● PROBLEM DETAILS
Quote exactly the lines between the line containing "Write the Blender" and the line containing "LAYER_GAP = 0.0004", counting those two lines as part of the range. Leave the rest out.

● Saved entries

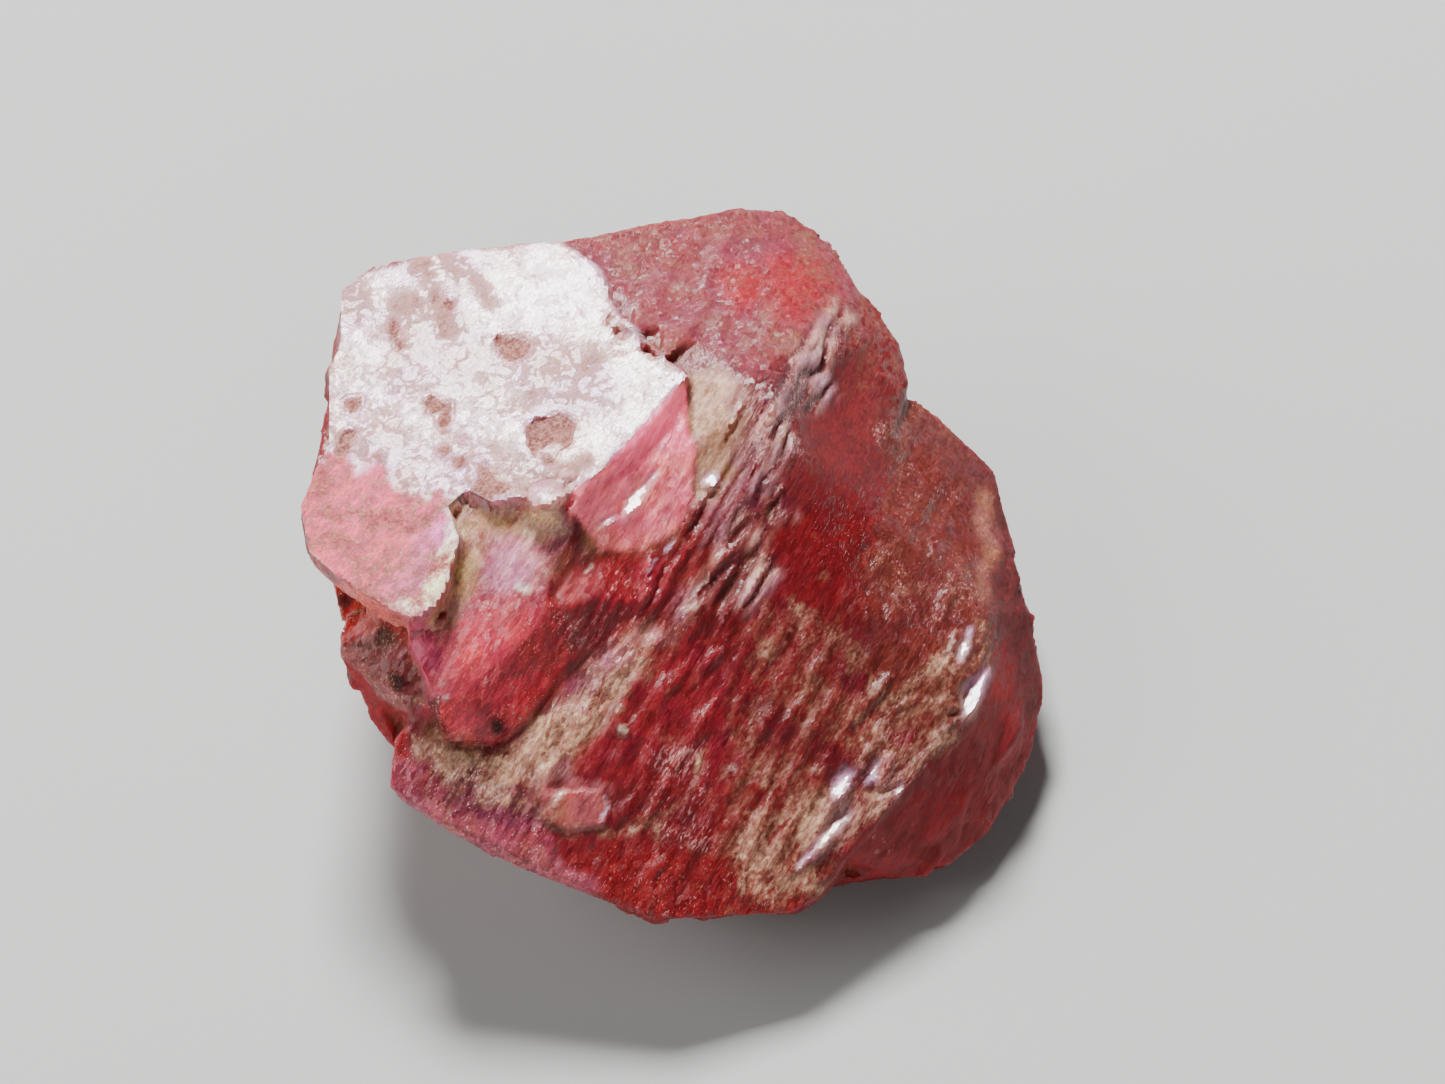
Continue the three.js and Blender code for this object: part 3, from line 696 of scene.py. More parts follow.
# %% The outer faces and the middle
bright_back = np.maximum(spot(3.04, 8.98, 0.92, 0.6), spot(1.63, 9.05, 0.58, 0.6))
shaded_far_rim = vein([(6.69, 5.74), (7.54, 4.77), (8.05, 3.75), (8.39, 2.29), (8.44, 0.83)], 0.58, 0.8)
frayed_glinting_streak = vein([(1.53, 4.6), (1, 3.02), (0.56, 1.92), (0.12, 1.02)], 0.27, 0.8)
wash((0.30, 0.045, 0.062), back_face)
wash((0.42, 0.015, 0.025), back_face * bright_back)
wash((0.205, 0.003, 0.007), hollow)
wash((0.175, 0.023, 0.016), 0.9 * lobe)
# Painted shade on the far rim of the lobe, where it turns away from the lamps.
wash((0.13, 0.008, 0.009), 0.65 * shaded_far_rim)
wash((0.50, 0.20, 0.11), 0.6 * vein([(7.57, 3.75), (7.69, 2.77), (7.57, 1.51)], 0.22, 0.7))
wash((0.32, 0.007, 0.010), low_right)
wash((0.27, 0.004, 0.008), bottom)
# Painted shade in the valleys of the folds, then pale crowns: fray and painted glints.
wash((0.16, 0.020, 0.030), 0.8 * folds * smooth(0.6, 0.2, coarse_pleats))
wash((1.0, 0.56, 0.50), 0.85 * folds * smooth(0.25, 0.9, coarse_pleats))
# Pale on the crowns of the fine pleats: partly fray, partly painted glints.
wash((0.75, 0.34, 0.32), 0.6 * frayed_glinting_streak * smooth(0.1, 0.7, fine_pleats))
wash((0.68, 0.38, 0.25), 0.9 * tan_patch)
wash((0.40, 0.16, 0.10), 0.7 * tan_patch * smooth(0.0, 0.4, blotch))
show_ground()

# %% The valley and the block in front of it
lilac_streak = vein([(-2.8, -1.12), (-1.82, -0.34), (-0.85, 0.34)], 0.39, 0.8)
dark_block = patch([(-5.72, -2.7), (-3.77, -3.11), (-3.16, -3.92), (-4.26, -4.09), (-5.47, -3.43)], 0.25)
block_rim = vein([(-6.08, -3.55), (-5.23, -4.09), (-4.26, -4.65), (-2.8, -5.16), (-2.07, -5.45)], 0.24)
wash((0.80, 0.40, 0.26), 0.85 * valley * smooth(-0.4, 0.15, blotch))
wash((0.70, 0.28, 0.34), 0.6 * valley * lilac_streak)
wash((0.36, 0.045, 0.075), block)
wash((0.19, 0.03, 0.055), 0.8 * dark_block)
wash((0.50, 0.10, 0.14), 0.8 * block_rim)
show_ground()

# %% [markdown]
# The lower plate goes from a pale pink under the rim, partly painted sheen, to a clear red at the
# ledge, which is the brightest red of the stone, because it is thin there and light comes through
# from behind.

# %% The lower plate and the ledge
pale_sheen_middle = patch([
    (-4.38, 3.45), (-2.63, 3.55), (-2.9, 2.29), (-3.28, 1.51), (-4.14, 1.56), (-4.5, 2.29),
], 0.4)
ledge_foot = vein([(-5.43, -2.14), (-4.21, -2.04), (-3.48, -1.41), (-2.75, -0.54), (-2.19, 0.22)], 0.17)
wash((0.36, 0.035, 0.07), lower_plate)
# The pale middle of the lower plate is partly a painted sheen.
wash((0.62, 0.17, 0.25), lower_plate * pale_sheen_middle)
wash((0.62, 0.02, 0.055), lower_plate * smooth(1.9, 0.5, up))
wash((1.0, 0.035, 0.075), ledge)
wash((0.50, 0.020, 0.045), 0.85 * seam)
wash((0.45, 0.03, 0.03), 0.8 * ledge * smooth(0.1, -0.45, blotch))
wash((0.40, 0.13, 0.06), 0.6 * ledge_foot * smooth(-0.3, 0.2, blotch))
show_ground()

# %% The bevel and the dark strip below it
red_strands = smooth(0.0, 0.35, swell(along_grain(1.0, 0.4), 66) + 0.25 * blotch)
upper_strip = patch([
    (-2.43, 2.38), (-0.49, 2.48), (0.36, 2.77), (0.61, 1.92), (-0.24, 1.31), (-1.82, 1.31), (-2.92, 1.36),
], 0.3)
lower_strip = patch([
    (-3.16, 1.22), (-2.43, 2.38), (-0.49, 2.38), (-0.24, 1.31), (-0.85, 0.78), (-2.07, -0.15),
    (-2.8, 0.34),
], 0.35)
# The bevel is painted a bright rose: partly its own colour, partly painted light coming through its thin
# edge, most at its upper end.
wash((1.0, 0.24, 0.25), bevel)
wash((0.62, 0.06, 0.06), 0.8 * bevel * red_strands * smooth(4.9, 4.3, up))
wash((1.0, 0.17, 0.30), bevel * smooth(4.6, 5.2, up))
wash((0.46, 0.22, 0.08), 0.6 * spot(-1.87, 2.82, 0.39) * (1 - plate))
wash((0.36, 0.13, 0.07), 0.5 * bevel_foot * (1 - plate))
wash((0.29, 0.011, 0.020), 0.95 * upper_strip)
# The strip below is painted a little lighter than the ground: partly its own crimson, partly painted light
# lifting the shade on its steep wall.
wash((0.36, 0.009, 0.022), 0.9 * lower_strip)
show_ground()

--

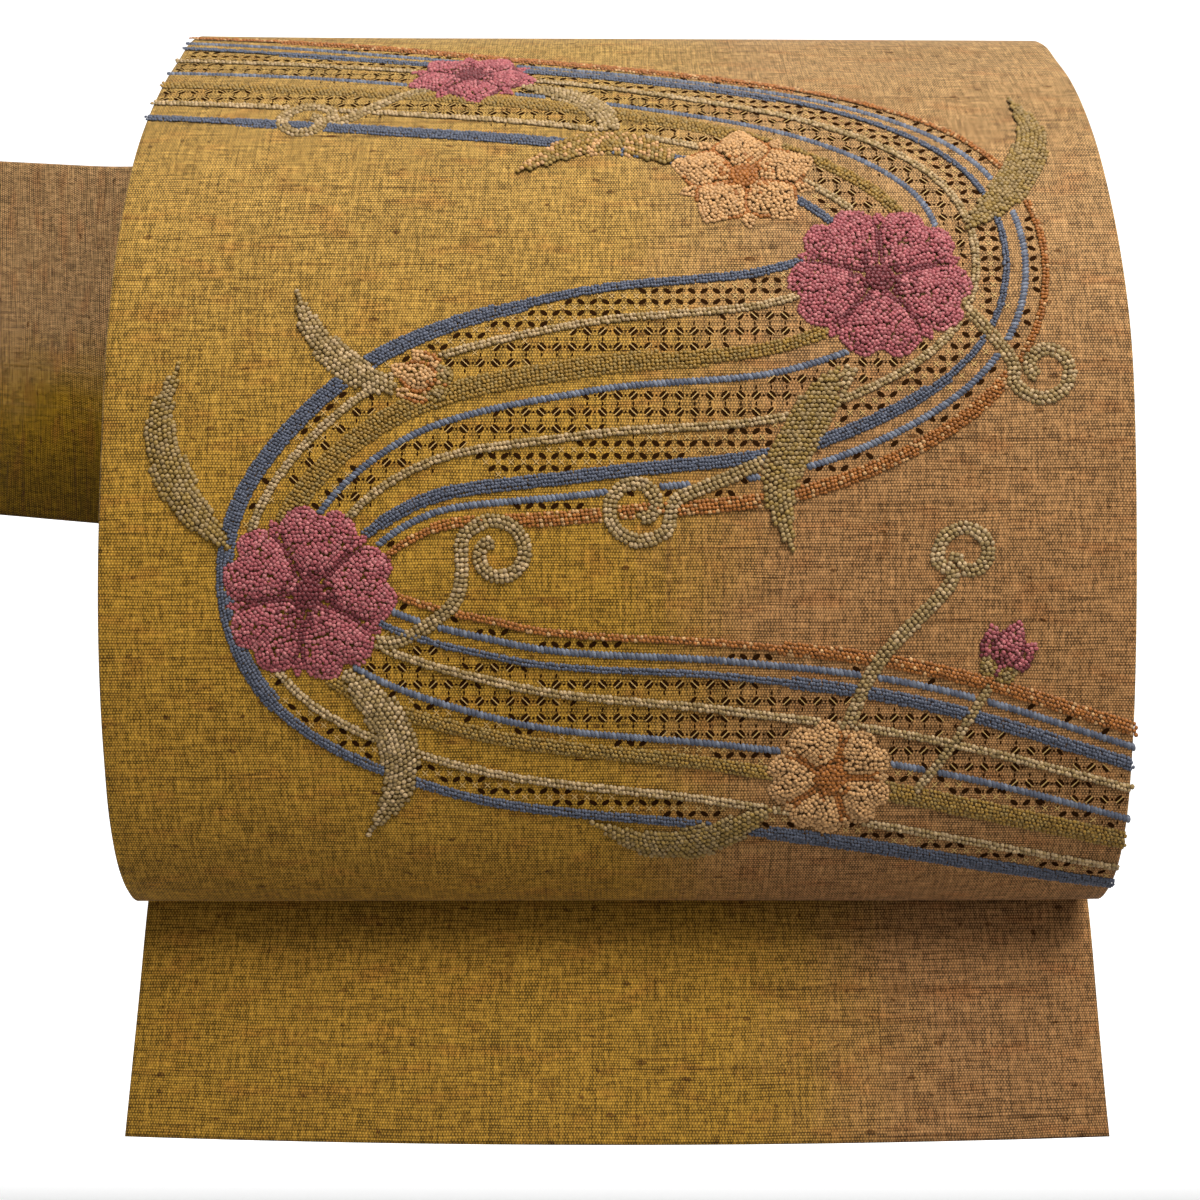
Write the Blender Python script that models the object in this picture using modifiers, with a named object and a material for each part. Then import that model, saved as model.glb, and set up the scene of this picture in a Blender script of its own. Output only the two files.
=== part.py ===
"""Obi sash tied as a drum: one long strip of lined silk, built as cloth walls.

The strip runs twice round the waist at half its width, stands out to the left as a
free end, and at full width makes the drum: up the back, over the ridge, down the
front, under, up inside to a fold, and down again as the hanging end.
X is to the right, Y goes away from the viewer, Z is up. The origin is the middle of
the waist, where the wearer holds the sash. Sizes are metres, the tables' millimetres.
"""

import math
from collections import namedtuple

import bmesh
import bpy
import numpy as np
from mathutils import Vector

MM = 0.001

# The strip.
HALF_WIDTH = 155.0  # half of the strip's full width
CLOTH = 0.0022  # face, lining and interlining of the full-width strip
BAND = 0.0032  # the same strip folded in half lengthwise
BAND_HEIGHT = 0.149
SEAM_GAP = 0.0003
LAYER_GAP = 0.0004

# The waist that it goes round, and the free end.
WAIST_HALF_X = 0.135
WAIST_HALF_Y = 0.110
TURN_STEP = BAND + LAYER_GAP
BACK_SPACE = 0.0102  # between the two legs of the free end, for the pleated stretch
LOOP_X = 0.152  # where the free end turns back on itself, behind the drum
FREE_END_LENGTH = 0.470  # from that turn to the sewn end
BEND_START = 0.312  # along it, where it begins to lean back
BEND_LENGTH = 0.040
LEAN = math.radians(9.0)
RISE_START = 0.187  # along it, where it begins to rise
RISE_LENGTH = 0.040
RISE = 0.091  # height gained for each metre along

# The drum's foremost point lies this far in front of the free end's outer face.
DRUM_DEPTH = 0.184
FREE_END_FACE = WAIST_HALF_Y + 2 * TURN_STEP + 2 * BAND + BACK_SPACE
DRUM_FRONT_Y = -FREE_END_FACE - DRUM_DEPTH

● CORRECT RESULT
Write the Blender Python script that models the object in this picture using modifiers, with a named object and a material for each part. Then import that model, saved as model.glb, and set up the scene of this picture in a Blender script of its own. Output only the two files.
=== part.py ===
"""Obi sash tied as a drum: one long strip of lined silk, built as cloth walls.

The strip runs twice round the waist at half its width, stands out to the left as a
free end, and at full width makes the drum: up the back, over the ridge, down the
front, under, up inside to a fold, and down again as the hanging end.
X is to the right, Y goes away from the viewer, Z is up. The origin is the middle of
the waist, where the wearer holds the sash. Sizes are metres, the tables' millimetres.
"""

import math
from collections import namedtuple

import bmesh
import bpy
import numpy as np
from mathutils import Vector

MM = 0.001

# The strip.
HALF_WIDTH = 155.0  # half of the strip's full width
CLOTH = 0.0022  # face, lining and interlining of the full-width strip
BAND = 0.0032  # the same strip folded in half lengthwise
BAND_HEIGHT = 0.149
SEAM_GAP = 0.0003
LAYER_GAP = 0.0004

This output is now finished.